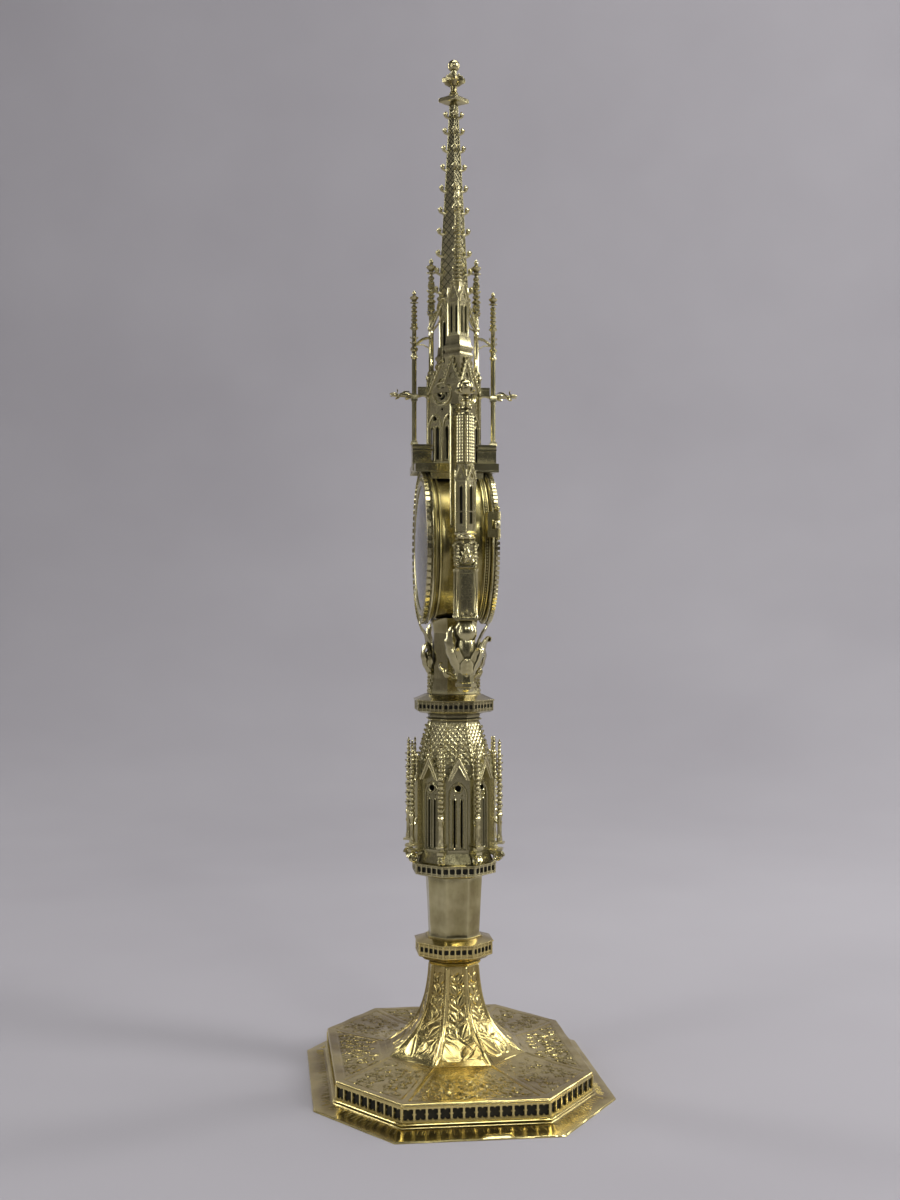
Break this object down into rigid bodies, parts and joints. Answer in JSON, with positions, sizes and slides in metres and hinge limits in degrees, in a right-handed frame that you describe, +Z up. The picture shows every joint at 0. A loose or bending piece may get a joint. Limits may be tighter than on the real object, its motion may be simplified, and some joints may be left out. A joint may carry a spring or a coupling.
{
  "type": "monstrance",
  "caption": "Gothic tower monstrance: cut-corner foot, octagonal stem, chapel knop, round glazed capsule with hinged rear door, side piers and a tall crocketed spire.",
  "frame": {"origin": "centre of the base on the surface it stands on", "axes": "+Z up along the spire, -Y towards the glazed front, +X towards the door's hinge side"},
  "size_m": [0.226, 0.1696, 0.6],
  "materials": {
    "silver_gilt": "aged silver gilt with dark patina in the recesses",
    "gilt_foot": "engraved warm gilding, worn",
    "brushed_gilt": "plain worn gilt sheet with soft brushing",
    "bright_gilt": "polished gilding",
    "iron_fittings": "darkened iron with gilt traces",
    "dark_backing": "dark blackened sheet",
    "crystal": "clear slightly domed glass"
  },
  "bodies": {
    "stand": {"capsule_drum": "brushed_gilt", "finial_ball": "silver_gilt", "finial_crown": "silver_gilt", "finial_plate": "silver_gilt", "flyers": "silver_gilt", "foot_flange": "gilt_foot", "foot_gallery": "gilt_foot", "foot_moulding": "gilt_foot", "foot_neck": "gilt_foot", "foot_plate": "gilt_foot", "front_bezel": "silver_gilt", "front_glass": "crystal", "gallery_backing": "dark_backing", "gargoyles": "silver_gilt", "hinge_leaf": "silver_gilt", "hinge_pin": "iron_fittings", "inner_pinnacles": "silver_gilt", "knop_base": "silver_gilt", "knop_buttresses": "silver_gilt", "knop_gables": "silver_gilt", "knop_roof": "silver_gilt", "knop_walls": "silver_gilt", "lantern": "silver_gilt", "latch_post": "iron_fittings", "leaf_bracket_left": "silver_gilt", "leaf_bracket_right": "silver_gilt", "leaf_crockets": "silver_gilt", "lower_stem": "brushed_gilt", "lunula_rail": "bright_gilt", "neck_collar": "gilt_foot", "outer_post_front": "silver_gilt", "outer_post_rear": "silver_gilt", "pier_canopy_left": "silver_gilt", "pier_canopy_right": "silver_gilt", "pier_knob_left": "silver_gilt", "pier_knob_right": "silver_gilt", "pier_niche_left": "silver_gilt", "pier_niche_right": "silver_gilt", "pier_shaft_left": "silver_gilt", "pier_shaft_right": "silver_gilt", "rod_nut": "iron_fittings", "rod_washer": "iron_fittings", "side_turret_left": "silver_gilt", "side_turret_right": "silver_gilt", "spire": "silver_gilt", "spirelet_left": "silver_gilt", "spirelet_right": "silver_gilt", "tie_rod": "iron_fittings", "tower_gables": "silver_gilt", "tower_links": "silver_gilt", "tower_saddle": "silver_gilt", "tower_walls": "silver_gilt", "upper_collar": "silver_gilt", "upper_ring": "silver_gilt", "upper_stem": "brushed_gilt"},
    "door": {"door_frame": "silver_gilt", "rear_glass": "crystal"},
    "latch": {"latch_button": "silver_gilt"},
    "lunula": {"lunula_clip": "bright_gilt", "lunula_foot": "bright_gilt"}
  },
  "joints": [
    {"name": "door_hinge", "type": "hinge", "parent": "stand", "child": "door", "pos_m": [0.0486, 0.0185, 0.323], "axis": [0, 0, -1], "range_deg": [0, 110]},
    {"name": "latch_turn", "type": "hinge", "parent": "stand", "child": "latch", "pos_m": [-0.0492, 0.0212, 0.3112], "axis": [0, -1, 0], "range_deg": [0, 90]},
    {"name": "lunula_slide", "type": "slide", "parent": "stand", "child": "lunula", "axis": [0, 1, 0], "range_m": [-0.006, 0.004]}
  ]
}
# # # #
Please repeat the listing exactly, with nothing left out.

Output below:
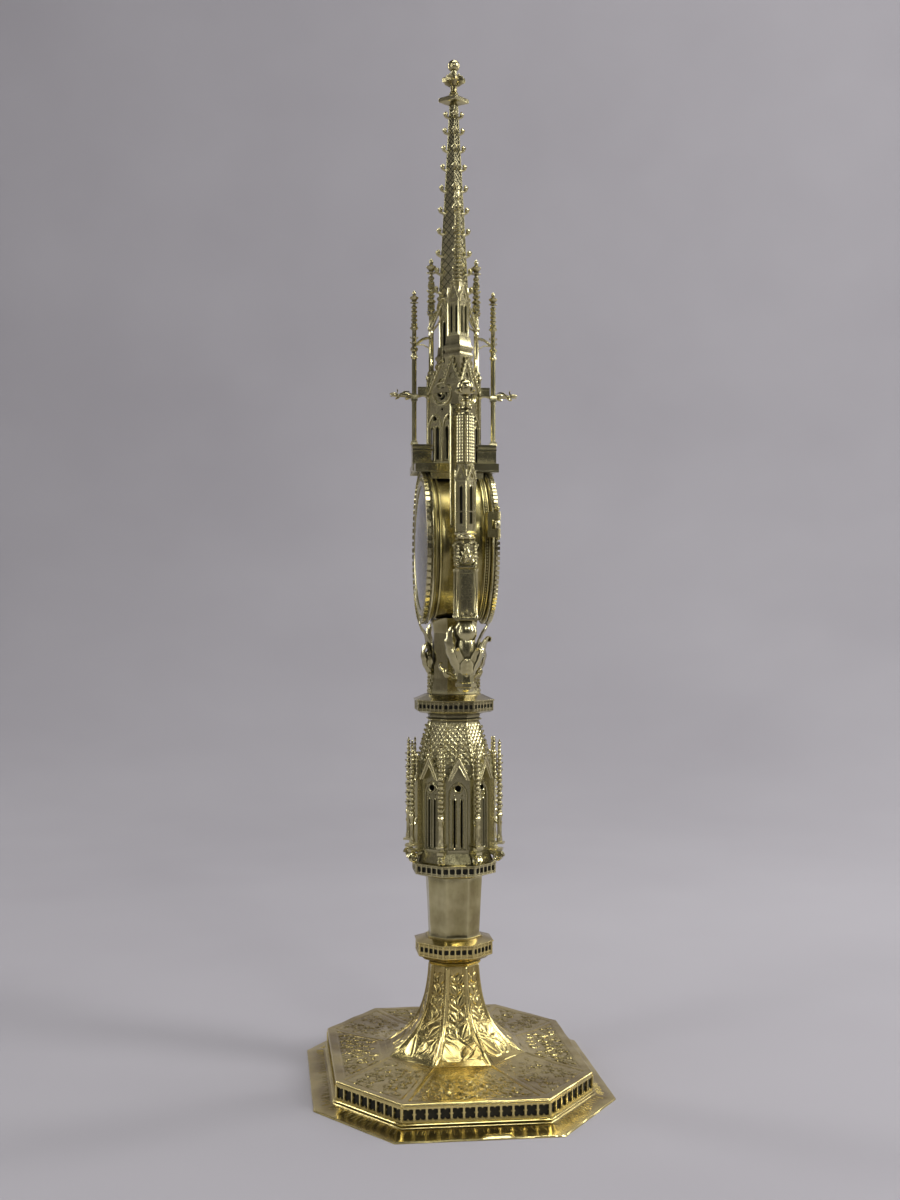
Break this object down into rigid bodies, parts and joints. Answer in JSON, with positions, sizes and slides in metres and hinge limits in degrees, in a right-handed frame that you describe, +Z up. The picture shows every joint at 0. A loose or bending piece may get a joint. Limits may be tighter than on the real object, its motion may be simplified, and some joints may be left out. A joint may carry a spring or a coupling.
{
  "type": "monstrance",
  "caption": "Gothic tower monstrance: cut-corner foot, octagonal stem, chapel knop, round glazed capsule with hinged rear door, side piers and a tall crocketed spire.",
  "frame": {"origin": "centre of the base on the surface it stands on", "axes": "+Z up along the spire, -Y towards the glazed front, +X towards the door's hinge side"},
  "size_m": [0.226, 0.1696, 0.6],
  "materials": {
    "silver_gilt": "aged silver gilt with dark patina in the recesses",
    "gilt_foot": "engraved warm gilding, worn",
    "brushed_gilt": "plain worn gilt sheet with soft brushing",
    "bright_gilt": "polished gilding",
    "iron_fittings": "darkened iron with gilt traces",
    "dark_backing": "dark blackened sheet",
    "crystal": "clear slightly domed glass"
  },
  "bodies": {
    "stand": {"capsule_drum": "brushed_gilt", "finial_ball": "silver_gilt", "finial_crown": "silver_gilt", "finial_plate": "silver_gilt", "flyers": "silver_gilt", "foot_flange": "gilt_foot", "foot_gallery": "gilt_foot", "foot_moulding": "gilt_foot", "foot_neck": "gilt_foot", "foot_plate": "gilt_foot", "front_bezel": "silver_gilt", "front_glass": "crystal", "gallery_backing": "dark_backing", "gargoyles": "silver_gilt", "hinge_leaf": "silver_gilt", "hinge_pin": "iron_fittings", "inner_pinnacles": "silver_gilt", "knop_base": "silver_gilt", "knop_buttresses": "silver_gilt", "knop_gables": "silver_gilt", "knop_roof": "silver_gilt", "knop_walls": "silver_gilt", "lantern": "silver_gilt", "latch_post": "iron_fittings", "leaf_bracket_left": "silver_gilt", "leaf_bracket_right": "silver_gilt", "leaf_crockets": "silver_gilt", "lower_stem": "brushed_gilt", "lunula_rail": "bright_gilt", "neck_collar": "gilt_foot", "outer_post_front": "silver_gilt", "outer_post_rear": "silver_gilt", "pier_canopy_left": "silver_gilt", "pier_canopy_right": "silver_gilt", "pier_knob_left": "silver_gilt", "pier_knob_right": "silver_gilt", "pier_niche_left": "silver_gilt", "pier_niche_right": "silver_gilt", "pier_shaft_left": "silver_gilt", "pier_shaft_right": "silver_gilt", "rod_nut": "iron_fittings", "rod_washer": "iron_fittings", "side_turret_left": "silver_gilt", "side_turret_right": "silver_gilt", "spire": "silver_gilt", "spirelet_left": "silver_gilt", "spirelet_right": "silver_gilt", "tie_rod": "iron_fittings", "tower_gables": "silver_gilt", "tower_links": "silver_gilt", "tower_saddle": "silver_gilt", "tower_walls": "silver_gilt", "upper_collar": "silver_gilt", "upper_ring": "silver_gilt", "upper_stem": "brushed_gilt"},
    "door": {"door_frame": "silver_gilt", "rear_glass": "crystal"},
    "latch": {"latch_button": "silver_gilt"},
    "lunula": {"lunula_clip": "bright_gilt", "lunula_foot": "bright_gilt"}
  },
  "joints": [
    {"name": "door_hinge", "type": "hinge", "parent": "stand", "child": "door", "pos_m": [0.0486, 0.0185, 0.323], "axis": [0, 0, -1], "range_deg": [0, 110]},
    {"name": "latch_turn", "type": "hinge", "parent": "stand", "child": "latch", "pos_m": [-0.0492, 0.0212, 0.3112], "axis": [0, -1, 0], "range_deg": [0, 90]},
    {"name": "lunula_slide", "type": "slide", "parent": "stand", "child": "lunula", "axis": [0, 1, 0], "range_m": [-0.006, 0.004]}
  ]
}